Iran’s posture adds another layer of uncertainty. Tehran has described the blockade as an act of war and has not signaled willingness to negotiate while U.S. naval forces remain in the strait. Allied nations, including the United Kingdom and France, have ships in the region but have stopped short of formally joining the blockade, instead conducting what their defense ministries describe as “freedom of navigation” operations. No multilateral diplomatic framework to wind down the standoff has emerged.
What $4.43 actually costs a household
For a two-car family that fills up once a week per vehicle, the jump from $3.01 to $4.43 adds roughly $160 a month in fuel costs alone, before accounting for the higher prices on groceries, goods, and services that travel by diesel-powered truck and rail. That is real money in a household budget, and it arrives on top of mortgage and rent increases that have not eased.
Mark Zandi, chief economist at Moody’s Analytics, told reporters in mid-May that energy costs at current levels, if sustained through the summer driving season, could shave an estimated 0.3 to 0.5 percentage points off GDP growth in the second half of 2026. Consumer confidence surveys from the University of Michigan already show a sharp decline in sentiment tied to fuel costs.

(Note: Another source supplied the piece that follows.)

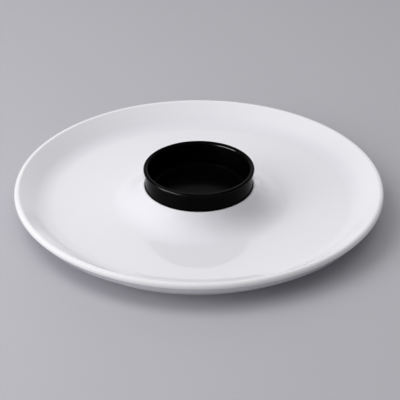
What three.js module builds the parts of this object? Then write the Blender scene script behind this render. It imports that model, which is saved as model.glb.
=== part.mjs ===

Historically, sustained gasoline prices above $4.00 have coincided with measurable pullbacks in discretionary spending. During the 2022 spike, AAA reported a noticeable drop in summer road-trip bookings once the national average passed $4.50. The current trajectory puts the country on a similar path heading into June.
The EIA will publish updated price data weekly. Congress may or may not force a vote on authorization. The Pentagon may or may not announce a drawdown. Until at least one of those variables shifts in a direction that markets find credible, the number on the pump will keep telling a different story than the one coming out of Washington.